■ **DATA**

┄┄┄┄┄┄┄┄┄┄┄┄┄┄┄┄┄┄┄┄

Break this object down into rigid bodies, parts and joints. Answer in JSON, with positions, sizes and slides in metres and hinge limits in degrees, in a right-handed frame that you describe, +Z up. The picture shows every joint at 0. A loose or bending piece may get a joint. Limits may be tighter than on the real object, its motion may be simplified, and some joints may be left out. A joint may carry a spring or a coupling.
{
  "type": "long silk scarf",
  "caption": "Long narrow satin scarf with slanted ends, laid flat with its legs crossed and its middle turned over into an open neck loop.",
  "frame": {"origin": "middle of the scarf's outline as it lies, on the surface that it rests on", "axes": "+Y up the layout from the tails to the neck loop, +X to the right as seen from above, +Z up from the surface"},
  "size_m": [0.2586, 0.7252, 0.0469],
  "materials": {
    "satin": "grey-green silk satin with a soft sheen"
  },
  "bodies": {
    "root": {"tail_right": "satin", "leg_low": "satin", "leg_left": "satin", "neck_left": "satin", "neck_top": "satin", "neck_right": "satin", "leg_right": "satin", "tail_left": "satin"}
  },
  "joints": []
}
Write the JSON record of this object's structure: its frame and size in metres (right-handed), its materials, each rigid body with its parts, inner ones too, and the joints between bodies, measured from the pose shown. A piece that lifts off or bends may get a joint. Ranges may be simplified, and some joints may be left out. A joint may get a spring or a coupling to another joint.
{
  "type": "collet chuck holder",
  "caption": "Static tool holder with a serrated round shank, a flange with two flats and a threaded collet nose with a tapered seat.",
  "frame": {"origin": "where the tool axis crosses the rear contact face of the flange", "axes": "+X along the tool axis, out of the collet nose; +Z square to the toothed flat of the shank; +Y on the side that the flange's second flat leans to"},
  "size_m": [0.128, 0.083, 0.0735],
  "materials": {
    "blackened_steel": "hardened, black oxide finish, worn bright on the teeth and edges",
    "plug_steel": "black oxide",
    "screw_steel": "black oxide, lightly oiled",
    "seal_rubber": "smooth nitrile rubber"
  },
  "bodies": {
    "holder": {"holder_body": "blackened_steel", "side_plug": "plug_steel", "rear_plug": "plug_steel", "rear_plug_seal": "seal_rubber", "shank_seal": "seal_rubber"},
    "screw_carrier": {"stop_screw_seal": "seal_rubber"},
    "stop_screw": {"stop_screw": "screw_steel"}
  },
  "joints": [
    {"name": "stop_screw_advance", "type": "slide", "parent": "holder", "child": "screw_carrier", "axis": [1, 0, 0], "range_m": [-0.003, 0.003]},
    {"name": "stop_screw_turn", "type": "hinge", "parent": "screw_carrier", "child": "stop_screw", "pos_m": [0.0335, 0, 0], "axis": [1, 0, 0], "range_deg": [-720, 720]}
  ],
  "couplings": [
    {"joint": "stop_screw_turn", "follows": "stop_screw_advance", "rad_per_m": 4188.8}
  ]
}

┄┄┄┄┄┄┄┄┄┄┄┄┄┄┄┄┄┄┄┄

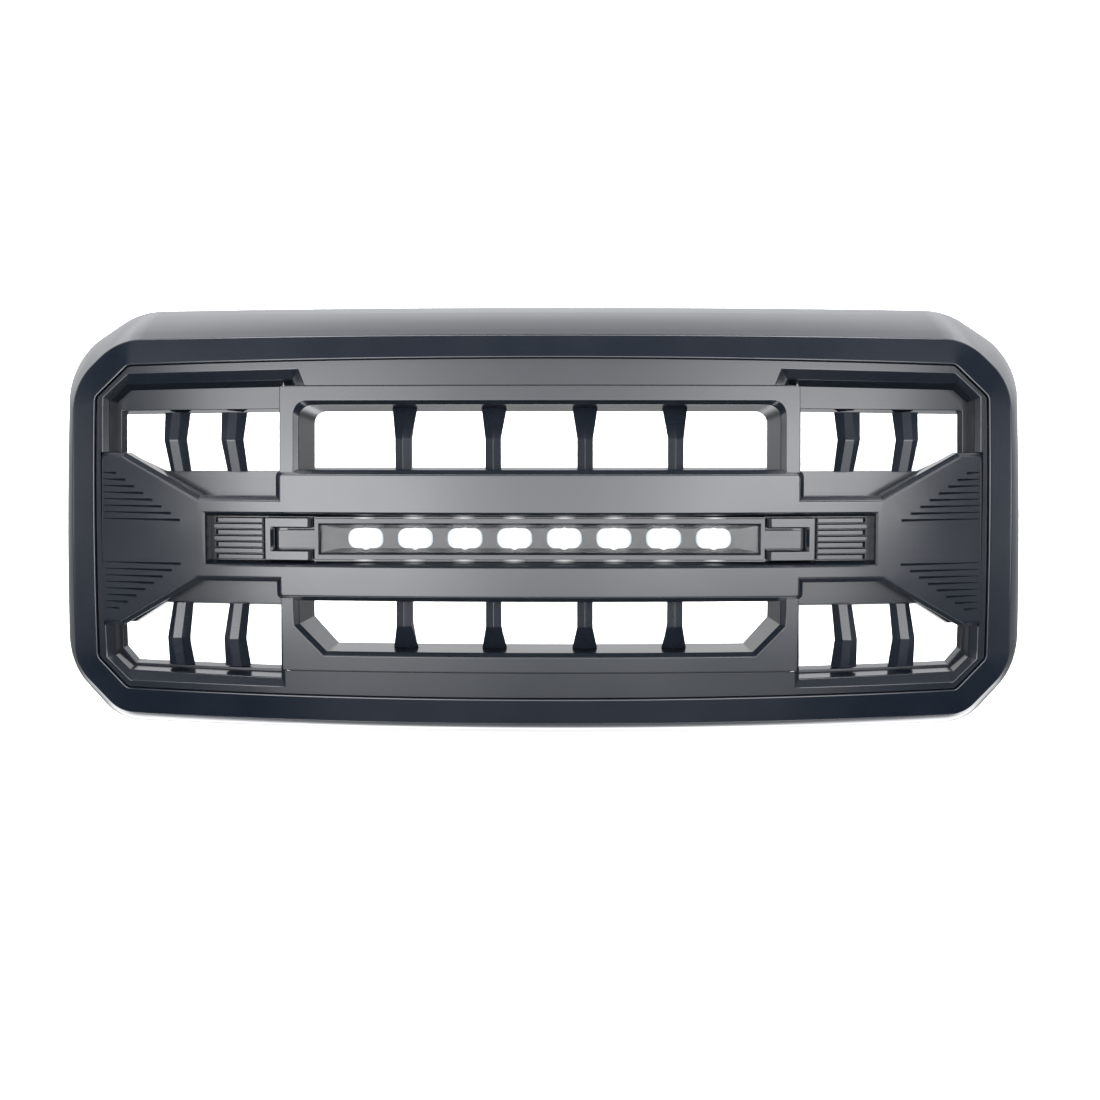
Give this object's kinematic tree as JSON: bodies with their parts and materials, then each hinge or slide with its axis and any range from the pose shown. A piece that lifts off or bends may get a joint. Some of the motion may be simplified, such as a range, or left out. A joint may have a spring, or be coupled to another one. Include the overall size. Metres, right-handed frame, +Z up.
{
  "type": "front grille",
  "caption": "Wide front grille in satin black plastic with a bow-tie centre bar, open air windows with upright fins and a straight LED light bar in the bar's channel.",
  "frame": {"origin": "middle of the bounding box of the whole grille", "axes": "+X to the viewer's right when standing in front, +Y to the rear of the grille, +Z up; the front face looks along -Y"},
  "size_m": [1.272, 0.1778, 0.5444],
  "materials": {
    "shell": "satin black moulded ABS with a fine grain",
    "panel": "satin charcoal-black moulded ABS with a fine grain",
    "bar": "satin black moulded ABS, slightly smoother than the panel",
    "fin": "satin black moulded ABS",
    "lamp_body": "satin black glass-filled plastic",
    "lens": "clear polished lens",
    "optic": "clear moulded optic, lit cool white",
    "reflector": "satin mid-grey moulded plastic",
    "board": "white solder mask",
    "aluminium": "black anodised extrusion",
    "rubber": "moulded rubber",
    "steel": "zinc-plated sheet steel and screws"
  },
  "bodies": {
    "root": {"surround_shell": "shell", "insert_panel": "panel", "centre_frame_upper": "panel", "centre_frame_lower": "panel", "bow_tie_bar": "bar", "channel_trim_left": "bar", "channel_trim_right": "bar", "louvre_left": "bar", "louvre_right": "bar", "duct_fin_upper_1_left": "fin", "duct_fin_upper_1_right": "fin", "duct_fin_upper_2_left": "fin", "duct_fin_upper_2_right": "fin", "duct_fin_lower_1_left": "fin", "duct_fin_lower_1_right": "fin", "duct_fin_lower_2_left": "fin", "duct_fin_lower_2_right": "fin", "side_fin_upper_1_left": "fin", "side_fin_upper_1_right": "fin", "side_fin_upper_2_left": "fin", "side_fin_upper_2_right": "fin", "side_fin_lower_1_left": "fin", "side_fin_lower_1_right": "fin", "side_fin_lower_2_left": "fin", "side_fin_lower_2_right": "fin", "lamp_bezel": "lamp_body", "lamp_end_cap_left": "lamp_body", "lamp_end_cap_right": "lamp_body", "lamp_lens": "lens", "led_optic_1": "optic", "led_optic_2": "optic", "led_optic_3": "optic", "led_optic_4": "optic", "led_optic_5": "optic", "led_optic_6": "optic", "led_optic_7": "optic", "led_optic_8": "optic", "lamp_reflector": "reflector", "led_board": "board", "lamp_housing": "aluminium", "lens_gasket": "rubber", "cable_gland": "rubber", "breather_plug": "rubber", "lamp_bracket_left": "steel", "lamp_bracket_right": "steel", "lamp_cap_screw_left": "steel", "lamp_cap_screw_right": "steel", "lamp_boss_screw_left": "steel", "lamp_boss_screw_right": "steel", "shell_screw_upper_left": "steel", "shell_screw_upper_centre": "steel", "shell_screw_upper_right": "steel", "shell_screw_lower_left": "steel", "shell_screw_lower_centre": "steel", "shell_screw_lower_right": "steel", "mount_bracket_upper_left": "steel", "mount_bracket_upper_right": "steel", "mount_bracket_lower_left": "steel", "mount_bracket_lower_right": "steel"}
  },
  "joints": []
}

┄┄┄┄┄┄┄┄┄┄┄┄┄┄┄┄┄┄┄┄

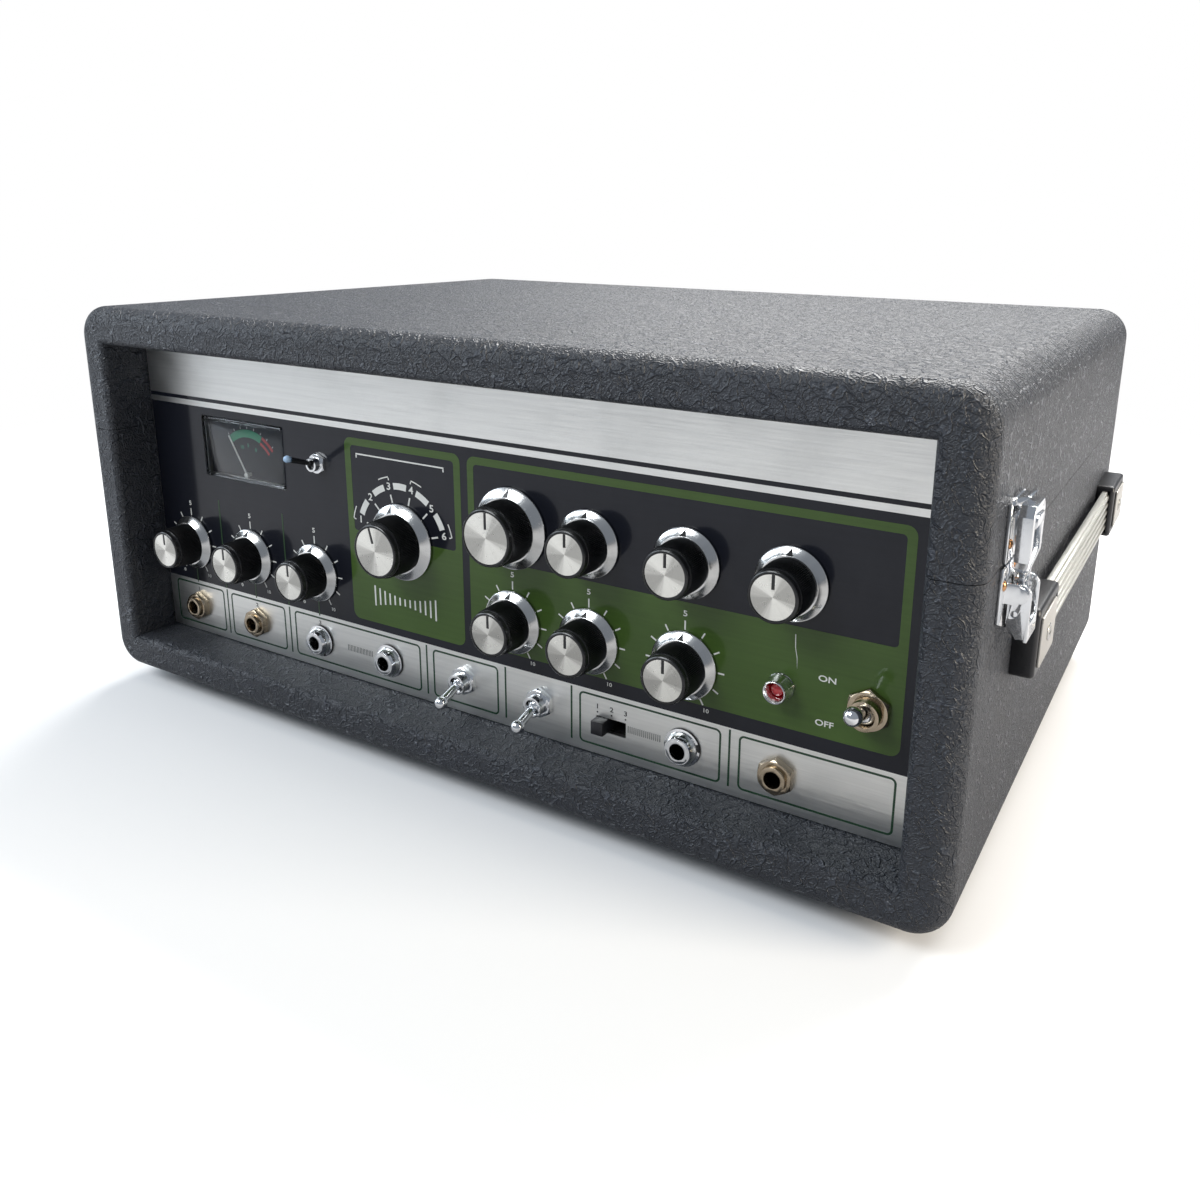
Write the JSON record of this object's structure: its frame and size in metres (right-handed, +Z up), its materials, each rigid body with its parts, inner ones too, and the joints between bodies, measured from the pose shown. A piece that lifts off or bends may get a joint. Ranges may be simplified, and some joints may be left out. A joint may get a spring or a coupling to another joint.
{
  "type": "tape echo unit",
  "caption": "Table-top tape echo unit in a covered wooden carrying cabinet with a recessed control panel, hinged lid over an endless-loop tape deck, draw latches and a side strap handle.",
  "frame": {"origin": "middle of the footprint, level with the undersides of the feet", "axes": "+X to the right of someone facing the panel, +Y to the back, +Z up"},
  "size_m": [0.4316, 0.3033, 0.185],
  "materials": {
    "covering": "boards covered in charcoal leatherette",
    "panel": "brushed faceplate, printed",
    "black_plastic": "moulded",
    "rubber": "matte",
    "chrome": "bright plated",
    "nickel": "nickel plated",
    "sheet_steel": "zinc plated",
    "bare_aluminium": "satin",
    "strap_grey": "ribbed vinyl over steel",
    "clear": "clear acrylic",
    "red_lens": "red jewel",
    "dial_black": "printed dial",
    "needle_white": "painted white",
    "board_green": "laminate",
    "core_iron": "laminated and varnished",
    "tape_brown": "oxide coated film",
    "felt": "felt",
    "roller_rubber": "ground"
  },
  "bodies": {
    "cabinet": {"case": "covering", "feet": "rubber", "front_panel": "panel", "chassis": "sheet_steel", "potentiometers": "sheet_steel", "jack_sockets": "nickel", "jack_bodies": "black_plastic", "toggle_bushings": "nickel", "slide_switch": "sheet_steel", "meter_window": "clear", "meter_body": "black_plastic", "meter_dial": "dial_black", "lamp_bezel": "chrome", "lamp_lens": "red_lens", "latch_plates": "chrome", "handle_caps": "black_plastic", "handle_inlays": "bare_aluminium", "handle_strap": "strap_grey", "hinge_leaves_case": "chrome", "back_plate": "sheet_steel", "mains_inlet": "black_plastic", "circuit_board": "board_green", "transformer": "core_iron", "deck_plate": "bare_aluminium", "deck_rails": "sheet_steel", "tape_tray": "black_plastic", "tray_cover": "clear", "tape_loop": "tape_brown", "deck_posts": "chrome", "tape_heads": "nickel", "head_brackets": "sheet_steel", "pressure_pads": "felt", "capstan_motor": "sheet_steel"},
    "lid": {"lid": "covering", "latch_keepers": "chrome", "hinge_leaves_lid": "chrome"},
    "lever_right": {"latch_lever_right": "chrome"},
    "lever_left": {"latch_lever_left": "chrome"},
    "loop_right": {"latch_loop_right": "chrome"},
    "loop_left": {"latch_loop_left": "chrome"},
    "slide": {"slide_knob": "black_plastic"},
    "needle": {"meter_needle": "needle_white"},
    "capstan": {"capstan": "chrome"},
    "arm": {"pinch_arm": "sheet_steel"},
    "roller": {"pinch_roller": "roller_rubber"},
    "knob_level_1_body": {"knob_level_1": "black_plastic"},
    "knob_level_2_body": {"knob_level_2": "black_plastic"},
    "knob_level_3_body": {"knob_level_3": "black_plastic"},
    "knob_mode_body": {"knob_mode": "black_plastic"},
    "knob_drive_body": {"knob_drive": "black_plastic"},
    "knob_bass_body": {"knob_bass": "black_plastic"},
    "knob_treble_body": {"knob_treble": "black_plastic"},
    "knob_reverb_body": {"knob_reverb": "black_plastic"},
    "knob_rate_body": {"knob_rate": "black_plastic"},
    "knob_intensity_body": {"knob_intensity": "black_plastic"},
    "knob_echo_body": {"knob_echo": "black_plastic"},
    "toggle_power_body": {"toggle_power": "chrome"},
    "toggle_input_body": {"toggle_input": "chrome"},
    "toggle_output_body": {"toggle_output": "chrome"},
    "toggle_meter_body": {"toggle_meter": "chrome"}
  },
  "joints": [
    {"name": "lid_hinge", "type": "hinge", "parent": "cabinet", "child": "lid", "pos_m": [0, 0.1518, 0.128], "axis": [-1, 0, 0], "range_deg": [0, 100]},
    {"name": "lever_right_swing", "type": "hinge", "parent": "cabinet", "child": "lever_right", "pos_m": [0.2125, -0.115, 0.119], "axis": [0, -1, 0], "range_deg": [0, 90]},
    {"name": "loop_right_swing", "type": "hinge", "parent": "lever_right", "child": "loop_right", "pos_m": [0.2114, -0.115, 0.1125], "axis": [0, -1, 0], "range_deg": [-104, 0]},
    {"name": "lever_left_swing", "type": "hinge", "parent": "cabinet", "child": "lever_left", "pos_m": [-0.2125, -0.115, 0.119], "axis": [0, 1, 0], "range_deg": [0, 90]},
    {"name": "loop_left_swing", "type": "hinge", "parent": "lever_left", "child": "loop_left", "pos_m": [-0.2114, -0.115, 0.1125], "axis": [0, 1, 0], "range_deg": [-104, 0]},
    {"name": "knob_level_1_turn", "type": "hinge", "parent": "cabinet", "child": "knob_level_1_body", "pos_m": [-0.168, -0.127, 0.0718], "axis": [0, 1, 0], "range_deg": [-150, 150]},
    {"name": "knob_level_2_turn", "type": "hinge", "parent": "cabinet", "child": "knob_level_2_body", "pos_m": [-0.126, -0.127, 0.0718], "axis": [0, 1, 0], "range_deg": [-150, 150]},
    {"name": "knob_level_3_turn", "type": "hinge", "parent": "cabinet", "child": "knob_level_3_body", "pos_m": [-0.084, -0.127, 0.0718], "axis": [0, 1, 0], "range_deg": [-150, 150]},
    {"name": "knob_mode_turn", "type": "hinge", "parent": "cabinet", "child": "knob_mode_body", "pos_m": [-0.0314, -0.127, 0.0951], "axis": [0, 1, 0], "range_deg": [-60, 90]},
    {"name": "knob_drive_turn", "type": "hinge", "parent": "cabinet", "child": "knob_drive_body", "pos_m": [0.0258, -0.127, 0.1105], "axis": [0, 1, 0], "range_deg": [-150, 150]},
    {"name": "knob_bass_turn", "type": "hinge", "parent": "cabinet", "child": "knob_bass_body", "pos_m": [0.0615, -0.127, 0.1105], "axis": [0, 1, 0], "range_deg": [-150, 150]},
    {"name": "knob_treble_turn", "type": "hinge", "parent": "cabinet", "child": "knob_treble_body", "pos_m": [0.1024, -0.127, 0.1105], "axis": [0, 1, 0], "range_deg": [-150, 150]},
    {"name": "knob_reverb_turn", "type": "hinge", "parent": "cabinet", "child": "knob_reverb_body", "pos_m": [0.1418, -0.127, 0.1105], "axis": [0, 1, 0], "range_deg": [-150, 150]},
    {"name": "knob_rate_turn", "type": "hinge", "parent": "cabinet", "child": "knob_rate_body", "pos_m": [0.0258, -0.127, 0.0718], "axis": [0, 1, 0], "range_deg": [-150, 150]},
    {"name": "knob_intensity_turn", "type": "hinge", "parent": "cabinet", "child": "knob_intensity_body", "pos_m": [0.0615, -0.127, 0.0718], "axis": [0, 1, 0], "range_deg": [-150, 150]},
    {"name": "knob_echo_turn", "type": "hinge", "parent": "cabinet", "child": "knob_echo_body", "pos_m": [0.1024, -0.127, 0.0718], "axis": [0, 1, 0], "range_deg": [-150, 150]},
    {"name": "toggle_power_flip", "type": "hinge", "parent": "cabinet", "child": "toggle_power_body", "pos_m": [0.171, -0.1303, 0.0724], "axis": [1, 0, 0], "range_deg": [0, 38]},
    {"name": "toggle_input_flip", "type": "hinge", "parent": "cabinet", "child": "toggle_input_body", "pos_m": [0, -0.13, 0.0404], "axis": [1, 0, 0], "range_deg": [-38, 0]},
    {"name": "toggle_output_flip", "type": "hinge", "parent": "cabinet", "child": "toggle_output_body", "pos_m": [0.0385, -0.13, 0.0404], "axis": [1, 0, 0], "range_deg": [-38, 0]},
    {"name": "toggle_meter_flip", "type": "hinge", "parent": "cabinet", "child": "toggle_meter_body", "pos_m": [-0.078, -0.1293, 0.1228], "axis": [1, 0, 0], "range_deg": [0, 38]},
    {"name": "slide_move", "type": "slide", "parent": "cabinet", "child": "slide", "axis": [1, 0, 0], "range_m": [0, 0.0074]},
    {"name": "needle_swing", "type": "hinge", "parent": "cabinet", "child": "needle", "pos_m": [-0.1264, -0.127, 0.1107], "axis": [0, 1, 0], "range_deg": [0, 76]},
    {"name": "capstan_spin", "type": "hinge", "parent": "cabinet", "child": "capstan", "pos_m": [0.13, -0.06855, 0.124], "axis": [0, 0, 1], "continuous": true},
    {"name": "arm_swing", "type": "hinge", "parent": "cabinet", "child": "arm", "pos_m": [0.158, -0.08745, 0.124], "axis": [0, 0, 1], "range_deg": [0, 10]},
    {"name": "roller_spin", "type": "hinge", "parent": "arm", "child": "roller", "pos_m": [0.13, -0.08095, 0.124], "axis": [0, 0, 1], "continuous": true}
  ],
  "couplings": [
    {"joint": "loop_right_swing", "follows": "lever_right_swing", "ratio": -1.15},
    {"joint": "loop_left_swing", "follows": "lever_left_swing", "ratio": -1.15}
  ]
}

┄┄┄┄┄┄┄┄┄┄┄┄┄┄┄┄┄┄┄┄

■ **TASK**
Scan the data for the word "into" and copy every line where it shows up.

■ **EXERCISE OUTPUT**
Break this object down into rigid bodies, parts and joints. Answer in JSON, with positions, sizes and slides in metres and hinge limits in degrees, in a right-handed frame that you describe, +Z up. The picture shows every joint at 0. A loose or bending piece may get a joint. Limits may be tighter than on the real object, its motion may be simplified, and some joints may be left out. A joint may carry a spring or a coupling.
  "caption": "Long narrow satin scarf with slanted ends, laid flat with its legs crossed and its middle turned over into an open neck loop.",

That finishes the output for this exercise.